START AVAILABLE DATA

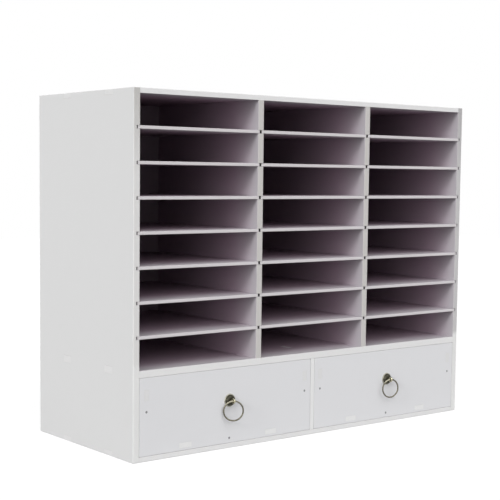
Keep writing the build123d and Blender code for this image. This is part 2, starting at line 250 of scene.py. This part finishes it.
# Places on the case, in metres
CASE_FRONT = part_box("left_side_panel")[0][Y]
CASE_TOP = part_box("top_panel")[1][Z]
DECK_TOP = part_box("drawer_deck")[1][Z]
UPRIGHT_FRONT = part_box("upright_1")[0][Y]
SHELF_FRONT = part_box("column_2_shelf_1")[0][Y]

# Colours of the boards' faces. Inner and shelf faces are painted shade: one near the front and a darker,
# purple-tinted one deep inside.
OUTER = (0.680, 0.680, 0.680)
INNER = ((0.452, 0.426, 0.452), (0.464, 0.356, 0.428))
SHELF_FACE = ((0.456, 0.430, 0.455), (0.466, 0.366, 0.432))
INNER_DEPTHS = (CASE_FRONT + 0.006, CASE_FRONT + 0.071)
# The back's inner face is painted shade, darker still.
BACK_INNER = (0.385, 0.315, 0.365)
DRAWER_FACE = (0.683, 0.683, 0.699)
# Colours of their cut edges. The uprights' and shelves' edges are greyer than the level boards' edges as
# painted shade.
LEVEL_EDGE = (0.738, 0.735, 0.735)
UPRIGHT_EDGE = (0.545, 0.528, 0.512)
SHELF_EDGE = (0.610, 0.585, 0.595)
TAB_END = (0.760, 0.760, 0.760)
SIDE_TAB_END = (0.700, 0.698, 0.700)
# The side panels' edges are painted shade: greyer above the deck, greyer still near the top, and greyer on
# the right panel than on the left.
SIDE_EDGE = (0.735, 0.735, 0.730)
LEFT_EDGE_SHADE = ((0.675, 0.668, 0.660), (0.505, 0.495, 0.480))
RIGHT_EDGE_SHADE = ((0.520, 0.512, 0.515), (0.435, 0.425, 0.430))
ABOVE_DECK = (DECK_TOP + 0.0025, DECK_TOP + 0.0125)
NEAR_TOP = (CASE_TOP - 0.142, CASE_TOP - 0.012)
# The notches' faces are painted dark as shade in the recess, from this far behind a board's front.
NOTCH_SHADE = (0.080, 0.072, 0.070)
NOTCH_SHADE_DEPTHS = (0.0010, 0.0015)

# How far a face leans along an axis where it starts to count as an edge, as outside or as facing up, and
# where it fully does
EDGE_LEAN = (0.80, 0.55)
OUTSIDE_LEAN = (0.3, 0.6)
UP_LEAN = (0.5, 0.8)
# The board's noises, each its scale, detail and roughness, with the range used and the darkest it makes
MOTTLE, MOTTLE_RANGE, MOTTLE_LEAST = (38.0, 4.0, 0.6), (0.3, 0.7), 0.992
SPECKLE, SPECKLE_RANGE, SPECKLE_LEAST = (2600.0, 2.0, 0.6), (0.30, 0.62), 0.94
PEEL = (900.0, 2.0, 0.5)
# The skin's grain and the core's pits: how deep in metres, and the grain's strength
PEEL_DEPTH, PEEL_STRENGTH = 0.00006, 0.35
PIT_DEPTH = 0.00012
SKIN_ROUGH, MOTTLE_ROUGH, EDGE_ROUGH = 0.40, 0.08, 0.22
BOARD_SPECULAR = 0.35


def board(name, thin, face, edge, outside=None, high=None, front=None):
    """White laminated board: a smooth skin with a faint grain, and plain cut edges that show the finer core.

    Thin is the axis that the board is thin along. Face is one colour, or one near the case's front and one
    deep inside; for the case's boards it is painted shade. Outside is the colour of the face on one side, and
    -1 or 1 for that side. High is the painted shade that the edges turn to above the deck and near the top.
    Front is where the front of a notched board is, behind which the notches' faces are painted dark as shade.
    """
    n = Nodes(name)
    along = n.axis(n.normal, thin)
    is_edge = n.ramp(n.math("ABSOLUTE", along), *EDGE_LEAN)
    # The inner faces' painted shade turns darker and more purple deeper inside.
    if len(face) == 2:
        face = n.mix(n.ramp(n.axis(n.place, Y), *INNER_DEPTHS), *face)
    if outside is not None:
        colour, side = outside
        face = n.mix(n.ramp(n.math("MULTIPLY", along, side), *OUTSIDE_LEAN), face, colour)
    # Above the deck and near the top, the edges turn to painted shade.
    if high is not None:
        level = n.axis(n.place, Z)
        edge = n.mix(n.ramp(level, *ABOVE_DECK), edge, n.mix(n.ramp(level, *NEAR_TOP), *high))
    # Behind a notched board's front, its edges are painted dark as shade in the notches.
    if front is not None:
        start, full = (front + depth for depth in NOTCH_SHADE_DEPTHS)
        edge = n.mix(n.ramp(n.axis(n.place, Y), start, full), edge, NOTCH_SHADE)
    if thin == X:
        faces_up = n.ramp(n.math("ABSOLUTE", n.axis(n.normal, Z)), *UP_LEAN)
        edge = n.mix(faces_up, edge, OUTER)
    mottle = n.noise(*MOTTLE)
    speckle = n.noise(*SPECKLE)
    core = n.multiplied(edge, n.ramp(speckle, *SPECKLE_RANGE), SPECKLE_LEAST)
    colour = n.mix(is_edge, face, core)
    colour = n.multiplied(colour, n.ramp(mottle, *MOTTLE_RANGE), MOTTLE_LEAST)
    grain = n.bump(n.noise(*PEEL), PEEL_DEPTH, PEEL_STRENGTH)
    pits = n.bump(speckle, PIT_DEPTH, is_edge, grain)
    rough = n.weighted(is_edge, EDGE_ROUGH, n.weighted(mottle, MOTTLE_ROUGH, SKIN_ROUGH))
    return n.finish(Base_Color=colour, Roughness=rough, Normal=pits, Specular_IOR_Level=BOARD_SPECULAR)


def dress(material, starts="", ends=""):
    """Give the material to each node whose name starts and ends so."""
    for name in nodes:
        if name.startswith(starts) and name.endswith(ends):
            mesh = nodes[name].data
            mesh.materials.clear()
            mesh.materials.append(material)


def dress_case():
    low_side, high_side = (OUTER, -1.0), (OUTER, 1.0)
    dress(board("left_side_board", X, INNER, SIDE_EDGE, low_side, LEFT_EDGE_SHADE), "left_side_panel")
    dress(board("right_side_board", X, INNER, SIDE_EDGE, high_side, RIGHT_EDGE_SHADE), "right_side_panel")
    dress(board("top_board", Z, INNER, LEVEL_EDGE, high_side), "top_panel")
    dress(board("bottom_board", Z, INNER, LEVEL_EDGE, low_side), "bottom_panel")
    dress(board("back_board", Y, BACK_INNER, LEVEL_EDGE, high_side), "back", "_panel")
    dress(board("deck_board", Z, SHELF_FACE, LEVEL_EDGE), "drawer_deck")
    dress(board("divider_board", X, INNER, TAB_END), "drawer_bay_divider")
    dress(board("upright_board", X, INNER, UPRIGHT_EDGE, front=UPRIGHT_FRONT), "upright_")
    plain = board("shelf_board", Z, SHELF_FACE, SHELF_EDGE)
    notched = board("notched_shelf_board", Z, SHELF_FACE, SHELF_EDGE, front=SHELF_FRONT)
    dress(plain, ends="_runner")
    for column, shelf in (("1", plain), ("2", notched), ("3", notched)):
        dress(shelf, "column_" + column + "_shelf_")


def dress_drawers():
    dress(board("drawer_front_board", Y, DRAWER_FACE, LEVEL_EDGE), ends="_drawer_front")
    dress(board("drawer_bottom_board", Z, OUTER, TAB_END), ends="_drawer_bottom")
    dress(board("drawer_back_board", Y, OUTER, TAB_END), ends="_drawer_back")
    drawer_side = board("drawer_side_board", X, OUTER, SIDE_TAB_END)
    for hand in ("left", "right"):
        dress(drawer_side, ends="_drawer_" + hand + "_side")


# The ring pulls: how far each is from the middle plane, how high, and the radius of a rosette's dome
PULL_X, _, PULL_Z = next(j["pos_m"] for j in frame["joints"] if j["name"] == "right_ring_swing")
DOME_R = 0.0098
# Where the rosettes' rims, and the rings' tops left of their eyes, are painted pale as highlights
RIM_RADII = (DOME_R - 0.0001, DOME_R + 0.0003)
RING_TOP = (PULL_Z - 0.0065, PULL_Z - 0.0030)
RING_LEFT = (PULL_X + 0.0035, PULL_X + 0.0005)

# Each metal's colours in its dark and its bright places and its roughness, and the colours of the painted
# highlights
ROSETTE = ((0.035, 0.033, 0.025), (0.072, 0.069, 0.050), 0.42)
RIM_HIGHLIGHT = (0.40, 0.39, 0.33)
EYE = ((0.27, 0.25, 0.17), (0.60, 0.57, 0.42), 0.22)
RING = ((0.085, 0.079, 0.056), (0.20, 0.187, 0.145), 0.26)
RING_HIGHLIGHT = (0.34, 0.32, 0.25)
ZINC = ((0.24, 0.24, 0.25), (0.36, 0.36, 0.37), 0.3)
# The patina's and the zinc's noises, each its scale, detail and roughness, with the range used, what they add
# to the roughness, and how deep in metres and how strong the patina's grain is
CLOUD, FINE, CLOUD_SHARE = (420.0, 4.0, 0.6), (2400.0, 2.0, 0.5), 0.7
PATINA_RANGE, PATINA_ROUGH = (0.38, 0.62), 0.15
PATINA_DEPTH, PATINA_STRENGTH = 0.00004, 0.4
SPANGLE, SPANGLE_RANGE, SPANGLE_ROUGH = (900.0, 3.0, 0.6), (0.35, 0.65), 0.2


def brass(name, dark, light, rough, highlight_mask=None, pale=None):
    """Antique brass: bright metal under an uneven dark patina, painted pale as a highlight where the given
    mask says.
    """
    n = Nodes(name)
    cloud = n.noise(*CLOUD)
    fine = n.noise(*FINE)
    patina = n.weighted(cloud, CLOUD_SHARE, n.math("MULTIPLY", fine, 1.0 - CLOUD_SHARE))
    colour = n.mix(n.ramp(patina, *PATINA_RANGE), dark, light)
    # Where the mask says, the colour is painted pale as a highlight.
    if highlight_mask is not None:
        colour = n.mix(highlight_mask(n), colour, pale)
    grain = n.bump(fine, PATINA_DEPTH, PATINA_STRENGTH)
    roughness = n.weighted(cloud, PATINA_ROUGH, rough)
    return n.finish(Base_Color=colour, Metallic=1.0, Roughness=roughness, Normal=grain)


def rim_highlight(n):
    """1 on the thin rim of a rosette, painted pale as a highlight, and 0 on its dome."""
    across = n.math("SUBTRACT", n.math("ABSOLUTE", n.axis(n.place, X)), PULL_X)
    up = n.math("SUBTRACT", n.axis(n.place, Z), PULL_Z)
    radius = n.math("SQRT", n.weighted(across, across, n.math("MULTIPLY", up, up)))
    return n.ramp(radius, *RIM_RADII)


def ring_top_highlight(n):
    """1 at the top of a ring left of its eye, painted pale as a highlight, and 0 elsewhere.

    Wrapped over the distance between the two pulls, both of them come to PULL_X.
    """
    high = n.ramp(n.axis(n.place, Z), *RING_TOP)
    either_pull = n.math("WRAP", n.axis(n.place, X), 2 * PULL_X, 0.0)
    return n.math("MULTIPLY", high, n.ramp(either_pull, *RING_LEFT))


def zinc_steel(name, dark, light, rough):
    n = Nodes(name)
    spangle = n.noise(*SPANGLE)
    colour = n.mix(n.ramp(spangle, *SPANGLE_RANGE), dark, light)
    return n.finish(Base_Color=colour, Metallic=1.0, Roughness=n.weighted(spangle, SPANGLE_ROUGH, rough))


def dress_metal():
    dress(brass("rosette_brass", *ROSETTE, rim_highlight, RIM_HIGHLIGHT), ends="_rosette")
    dress(brass("eye_brass", *EYE), ends="_eye_post")
    dress(brass("ring_brass", *RING, ring_top_highlight, RING_HIGHLIGHT), ends="_ring")
    zinc = zinc_steel("zinc_steel", *ZINC)
    for small in ("_screws", "_nut", "_washer"):
        dress(zinc, ends=small)


add_camera()
add_light()
add_floor()
dress_case()
dress_drawers()
dress_metal()

bpy.context.scene.view_settings.view_transform = "Standard"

END AVAILABLE DATA

■ SET TASK: Pick out the lines above that hold the string "scene" and show them.

■ RESULT OF THIS TASK:
Keep writing the build123d and Blender code for this image. This is part 2, starting at line 250 of scene.py. This part finishes it.
bpy.context.scene.view_settings.view_transform = "Standard"